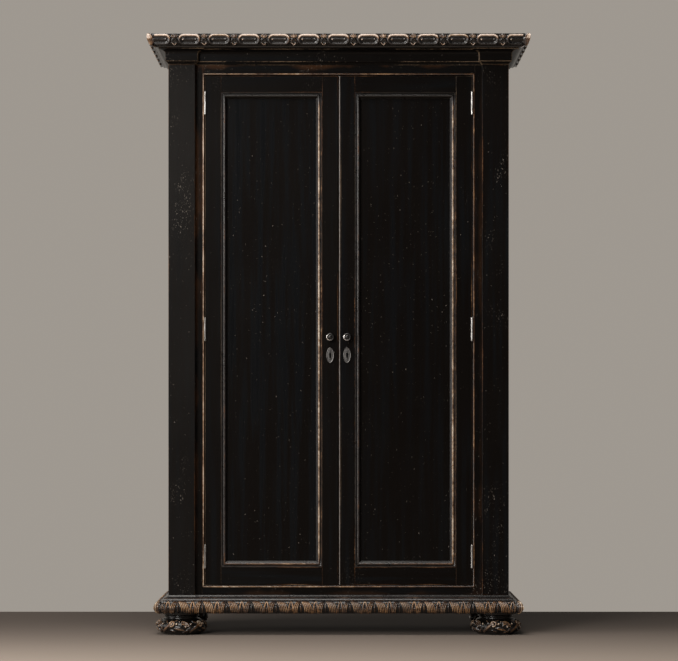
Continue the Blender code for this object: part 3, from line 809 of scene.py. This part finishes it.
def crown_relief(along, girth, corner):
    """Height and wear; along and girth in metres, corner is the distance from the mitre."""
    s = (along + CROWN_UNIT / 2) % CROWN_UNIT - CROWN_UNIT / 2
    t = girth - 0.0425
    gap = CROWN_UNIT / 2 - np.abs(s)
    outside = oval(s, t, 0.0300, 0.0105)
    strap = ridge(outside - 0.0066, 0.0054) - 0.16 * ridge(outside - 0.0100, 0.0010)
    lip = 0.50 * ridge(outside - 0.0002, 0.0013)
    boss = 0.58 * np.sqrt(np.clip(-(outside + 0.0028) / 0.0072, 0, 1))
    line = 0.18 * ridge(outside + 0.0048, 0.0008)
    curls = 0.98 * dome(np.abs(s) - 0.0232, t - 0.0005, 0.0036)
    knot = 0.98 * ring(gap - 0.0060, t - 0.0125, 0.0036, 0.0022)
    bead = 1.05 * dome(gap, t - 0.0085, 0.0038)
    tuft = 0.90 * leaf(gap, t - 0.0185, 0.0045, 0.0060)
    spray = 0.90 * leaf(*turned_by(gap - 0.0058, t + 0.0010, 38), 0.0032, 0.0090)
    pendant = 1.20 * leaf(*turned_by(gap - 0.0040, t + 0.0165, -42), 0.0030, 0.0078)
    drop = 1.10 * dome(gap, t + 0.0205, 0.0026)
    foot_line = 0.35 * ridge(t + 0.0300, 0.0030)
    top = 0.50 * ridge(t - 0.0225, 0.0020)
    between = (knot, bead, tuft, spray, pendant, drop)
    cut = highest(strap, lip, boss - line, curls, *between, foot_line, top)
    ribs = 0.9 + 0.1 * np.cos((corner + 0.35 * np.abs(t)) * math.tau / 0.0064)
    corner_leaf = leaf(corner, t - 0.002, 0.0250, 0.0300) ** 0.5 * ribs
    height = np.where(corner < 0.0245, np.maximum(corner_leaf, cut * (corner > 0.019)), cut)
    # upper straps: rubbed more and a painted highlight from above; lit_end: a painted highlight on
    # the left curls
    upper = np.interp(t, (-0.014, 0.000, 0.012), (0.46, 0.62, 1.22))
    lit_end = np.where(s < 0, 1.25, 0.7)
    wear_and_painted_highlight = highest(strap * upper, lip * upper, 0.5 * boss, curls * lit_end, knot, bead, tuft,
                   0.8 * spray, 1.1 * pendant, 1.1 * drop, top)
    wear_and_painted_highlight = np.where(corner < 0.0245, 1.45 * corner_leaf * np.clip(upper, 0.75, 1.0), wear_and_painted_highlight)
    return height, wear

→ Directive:
Reproduce each line verbatim.

→ Result below:
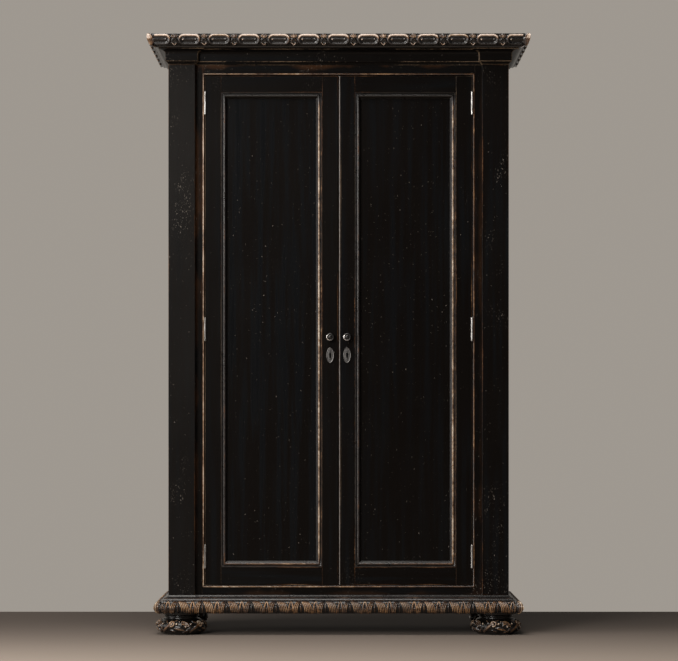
Continue the Blender code for this object: part 3, from line 809 of scene.py. This part finishes it.
def crown_relief(along, girth, corner):
    """Height and wear; along and girth in metres, corner is the distance from the mitre."""
    s = (along + CROWN_UNIT / 2) % CROWN_UNIT - CROWN_UNIT / 2
    t = girth - 0.0425
    gap = CROWN_UNIT / 2 - np.abs(s)
    outside = oval(s, t, 0.0300, 0.0105)
    strap = ridge(outside - 0.0066, 0.0054) - 0.16 * ridge(outside - 0.0100, 0.0010)
    lip = 0.50 * ridge(outside - 0.0002, 0.0013)
    boss = 0.58 * np.sqrt(np.clip(-(outside + 0.0028) / 0.0072, 0, 1))
    line = 0.18 * ridge(outside + 0.0048, 0.0008)
    curls = 0.98 * dome(np.abs(s) - 0.0232, t - 0.0005, 0.0036)
    knot = 0.98 * ring(gap - 0.0060, t - 0.0125, 0.0036, 0.0022)
    bead = 1.05 * dome(gap, t - 0.0085, 0.0038)
    tuft = 0.90 * leaf(gap, t - 0.0185, 0.0045, 0.0060)
    spray = 0.90 * leaf(*turned_by(gap - 0.0058, t + 0.0010, 38), 0.0032, 0.0090)
    pendant = 1.20 * leaf(*turned_by(gap - 0.0040, t + 0.0165, -42), 0.0030, 0.0078)
    drop = 1.10 * dome(gap, t + 0.0205, 0.0026)
    foot_line = 0.35 * ridge(t + 0.0300, 0.0030)
    top = 0.50 * ridge(t - 0.0225, 0.0020)
    between = (knot, bead, tuft, spray, pendant, drop)
    cut = highest(strap, lip, boss - line, curls, *between, foot_line, top)
    ribs = 0.9 + 0.1 * np.cos((corner + 0.35 * np.abs(t)) * math.tau / 0.0064)
    corner_leaf = leaf(corner, t - 0.002, 0.0250, 0.0300) ** 0.5 * ribs
    height = np.where(corner < 0.0245, np.maximum(corner_leaf, cut * (corner > 0.019)), cut)
    # upper straps: rubbed more and a painted highlight from above; lit_end: a painted highlight on
    # the left curls
    upper = np.interp(t, (-0.014, 0.000, 0.012), (0.46, 0.62, 1.22))
    lit_end = np.where(s < 0, 1.25, 0.7)
    wear_and_painted_highlight = highest(strap * upper, lip * upper, 0.5 * boss, curls * lit_end, knot, bead, tuft,
                   0.8 * spray, 1.1 * pendant, 1.1 * drop, top)
    wear_and_painted_highlight = np.where(corner < 0.0245, 1.45 * corner_leaf * np.clip(upper, 0.75, 1.0), wear_and_painted_highlight)
    return height, wear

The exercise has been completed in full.